Je m'interroge vraiment sur la portée du vote qui nous est demandé et l'exercice du contrôle démocratique dans le présent cas de figure. Il s'agit de valider des accords-cadres à l'utilité juridique incertaine et à la portée pratique non moins indéfinie.
La négociation des conventions locales qu'ils prévoient serait de plus confiée à des institutions, les agences régionales de santé, qui sont de nature administrative et qui, placées à l'échelon régional, ne sont pas toujours les plus proches des difficultés et des préoccupations véritablement « locales » dans les bassins frontaliers. Il nous est donc demandé de donner un blanc-seing à des autorités administratives, ce sans garantie d'efficacité.
Dans un autre cas de figure, celui de conventions locales passées pour le compte d'organismes de sécurité sociale, leur négociation, s'agissant de celles avec des cantons suisses, relèverait de la seule caisse primaire d'assurance maladie de Haute-Savoie.
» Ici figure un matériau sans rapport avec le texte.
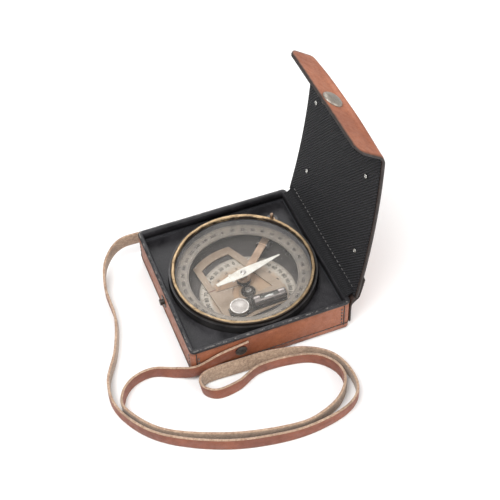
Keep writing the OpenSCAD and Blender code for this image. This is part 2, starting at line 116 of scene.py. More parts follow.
# ---------------------------------------------------------------- materials
class Shader:
    """A Principled material with short calls for its procedural nodes."""

    def __init__(self, name, roughness=0.5, metallic=0.0, **sockets):
        self.material = bpy.data.materials.new(name)
        self.material.use_nodes = True
        self.tree = self.material.node_tree
        self.tree.nodes.clear()
        out = self.add("ShaderNodeOutputMaterial")
        self.bsdf = self.add("ShaderNodeBsdfPrincipled")
        self.tree.links.new(self.bsdf.outputs[0], out.inputs[0])
        self.bsdf.inputs["Roughness"].default_value = roughness
        self.bsdf.inputs["Metallic"].default_value = metallic
        for key, value in sockets.items():
            self.bsdf.inputs[key.replace("_", " ")].default_value = value
        self.place = self.add("ShaderNodeTexCoord").outputs["Object"]

    def add(self, kind, **props):
        node = self.tree.nodes.new(kind)
        for key, value in props.items():
            setattr(node, key, value)
        return node

    def put(self, socket, value):
        """Links a socket's value, or sets a constant one."""
        if isinstance(value, bpy.types.NodeSocket):
            self.tree.links.new(value, socket)
        elif isinstance(value, tuple) and len(value) == 3 and socket.type == "RGBA":
            socket.default_value = (*value, 1)
        else:
            socket.default_value = value

    def to(self, name, value):
        self.put(self.bsdf.inputs[name], value)

    def attribute(self, name, output="Vector"):
        return self.add("ShaderNodeAttribute", attribute_name=name).outputs[output]

    def noise(self, scale, detail=4, roughness=0.55, vector=None, distortion=0):
        node = self.add("ShaderNodeTexNoise")
        self.put(node.inputs["Vector"], vector or self.place)
        for key, value in (("Scale", scale), ("Detail", detail), ("Roughness", roughness),
                           ("Distortion", distortion)):
            node.inputs[key].default_value = value
        return node.outputs["Fac"]

    def cells(self, scale, vector=None, feature="F1"):
        node = self.add("ShaderNodeTexVoronoi", feature=feature)
        self.put(node.inputs["Vector"], vector or self.place)
        node.inputs["Scale"].default_value = scale
        return node.outputs["Distance"]

    def scaled(self, vector, scale):
        node = self.add("ShaderNodeVectorMath", operation="MULTIPLY")
        self.put(node.inputs[0], vector)
        node.inputs[1].default_value = scale
        return node.outputs[0]

    def parts(self, vector):
        node = self.add("ShaderNodeSeparateXYZ")
        self.put(node.inputs[0], vector)
        return node.outputs

    def math(self, operation, a, b=0.0):
        node = self.add("ShaderNodeMath", operation=operation)
        self.put(node.inputs[0], a)
        self.put(node.inputs[1], b)
        return node.outputs[0]

    def wave(self, u, v, along_u, along_v, pitch):
        """Sine of the place along one direction of a flat surface, from -1 to 1."""
        place = self.math("ADD", self.math("MULTIPLY", u, along_u),
                          self.math("MULTIPLY", v, along_v))
        return self.math("SINE", self.math("MULTIPLY", place, 2 * math.pi / pitch))

    def from_axis(self, centre):
        """Distance from the vertical axis through centre."""
        x, y, _ = self.parts(self.place)
        dx, dy = self.math("SUBTRACT", x, centre.x), self.math("SUBTRACT", y, centre.y)
        squares = (self.math("MULTIPLY", d, d) for d in (dx, dy))
        return self.math("SQRT", self.math("ADD", *squares))

    def span(self, value, low, high, a=0.0, b=1.0):
        """Maps low..high to a..b, and holds the ends."""
        node = self.add("ShaderNodeMapRange", clamp=True)
        self.put(node.inputs["Value"], value)
        for key, number in (("From Min", low), ("From Max", high), ("To Min", a), ("To Max", b)):
            node.inputs[key].default_value = number
        return node.outputs[0]

    def mix(self, factor, a, b, mode="MIX"):
        node = self.add("ShaderNodeMix", data_type="RGBA", blend_type=mode)
        self.put(node.inputs[0], factor)
        self.put(node.inputs[6], a)
        self.put(node.inputs[7], b)
        return node.outputs[2]

    def bump(self, height, distance, strength=1.0, normal=None):
        node = self.add("ShaderNodeBump")
        self.put(node.inputs["Height"], height)
        node.inputs["Distance"].default_value = distance
        node.inputs["Strength"].default_value = strength
        if normal:
            self.put(node.inputs["Normal"], normal)
        return node.outputs[0]


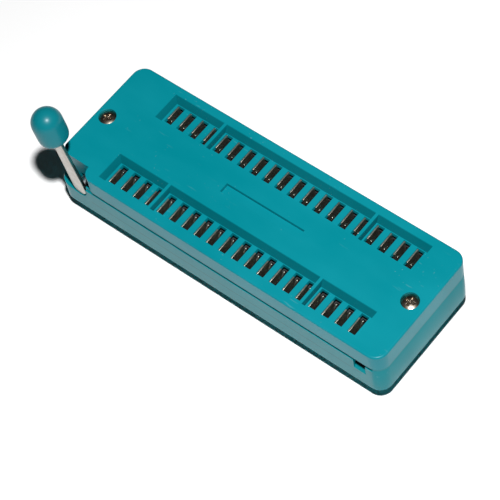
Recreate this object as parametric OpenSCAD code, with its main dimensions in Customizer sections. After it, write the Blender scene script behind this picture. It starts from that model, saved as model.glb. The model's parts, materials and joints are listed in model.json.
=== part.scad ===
// Zero-insertion-force socket for wide dual-in-line chips.
// Origin: centre of the pin field on the board surface. +X runs away from the lever along
// the pin rows, +Y towards the back row, +Z up. The lever is drawn standing up, contacts open.

/* [Pin field] */
// Distance between neighbouring pins of a row
pitch = 2.54; // [2.5:0.01:2.7]
// Pins in each row
pins_per_row = 20; // [8:1:20]
// Distance between the two pin rows
row_spacing = 15.24; // [14.8:0.02:15.6]
// Length of a tail below the board surface
tail_len = 2.8; // [2:0.1:4]
// Width of a tail along the row
tail_w = 0.5; // [0.4:0.05:0.6]
// Thickness of a tail across the row
tail_t = 0.3; // [0.2:0.05:0.4]
// Gap around a tail in the floor of the base
tail_clearance = 0.05; // [0.02:0.01:0.1]

/* [Housing] */
// Length of the housing
body_len = 65.9; // [65.6:0.1:70]
// Width of the housing
body_wid = 22.6; // [22.4:0.1:26]
// Housing centre measured from the pin field's centre, along the rows
body_shift = -1.6; // [-1.7:0.05:-1.45]
// Height of the base moulding
base_h = 6.3; // [6.1:0.1:8]
// Height of the cover moulding
cover_h = 3.6; // [3.5:0.1:5]
// Radius of the housing's upright corners
corner_r = 2.2; // [1.5:0.1:2.6]
// Rounding of the cover's top edge
top_edge_r = 0.35; // [0.2:0.05:0.5]
// Rounding of the base's top edge, which draws the parting line
seam_edge_r = 0.12; // [0.05:0.01:0.2]
// Thickness of the base's side walls
side_wall = 1.35; // [1.1:0.05:1.5]
// Thickness of the base's floor under the contact cells
floor_t = 1.0; // [0.8:0.1:1.5]
// Depth of the slider's tray, from the top of the base
tray_depth = 1.4; // [1.3:0.05:1.6]
// Height of the pads that hold the base off the board
standoff_h = 0.4; // [0.2:0.05:0.8]
// Side of a square standoff pad
standoff_side = 2.6; // [2:0.1:3]
// Length of the middle standoff pad
seat_pad_len = 7; // [5:0.5:7.5]
// Width of the middle standoff pad
seat_pad_wid = 6; // [4:0.5:8]
// Depth of the core-outs in the base's underside
core_depth = 2.4; // [1:0.1:3]
// Side of a square core-out in the base's underside
core_side = 6; // [4:0.1:6.2]
// Rib between two core-outs
core_rib = 1.4; // [1:0.1:2]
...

Un arrangement concernant une catégorie particulière d'assurés sociaux frontaliers de la Suisse devrait donc nécessairement être discuté par cette caisse, quand bien même il concernerait des Francs-Comtois ou des Alsaciens !
Plus généralement, les accords-cadres ne comportent pas de stipulations sur la méthodologie pouvant mener à la passation de conventions locales : comment évalue-t-on les besoins, les situations locales justifiant une telle convention ? Qui doit-on consulter ? Ils sont également sommaires sur le cahier des charges de ces conventions et sur la question de l'évaluation a posteriori, même si un mécanisme de suivi est prévu dans le principe. Il n'y a pas de garantie d'efficacité.
Je rappellerai un précédent. Un accord a été passé en juillet 2016 avec la Suisse visant à régler les problèmes de double affiliation pour l'assurance maladie des frontaliers travaillant dans ce pays. Cependant, nous avons encore aujourd'hui 10 000 contentieux devant le tribunal des affaires de sécurité sociale et plus de 20 000 personnes, en comptant les familles, qui se retrouvent précarisées, certaines étant menacées de saisies, d'autres n'étant même plus affiliées ni remboursées de leurs dépenses de santé. Il est clair que l'application de l'accord en question n'a pas été à la hauteur !
Tout cela m'amène à considérer que le débat sur les deux accords que nous examinons ne peut pas être clos avec la seule discussion en commission de ce jour, mais je ne pense pas non plus que nous devions les rejeter, car leur objectif est tout à fait louable.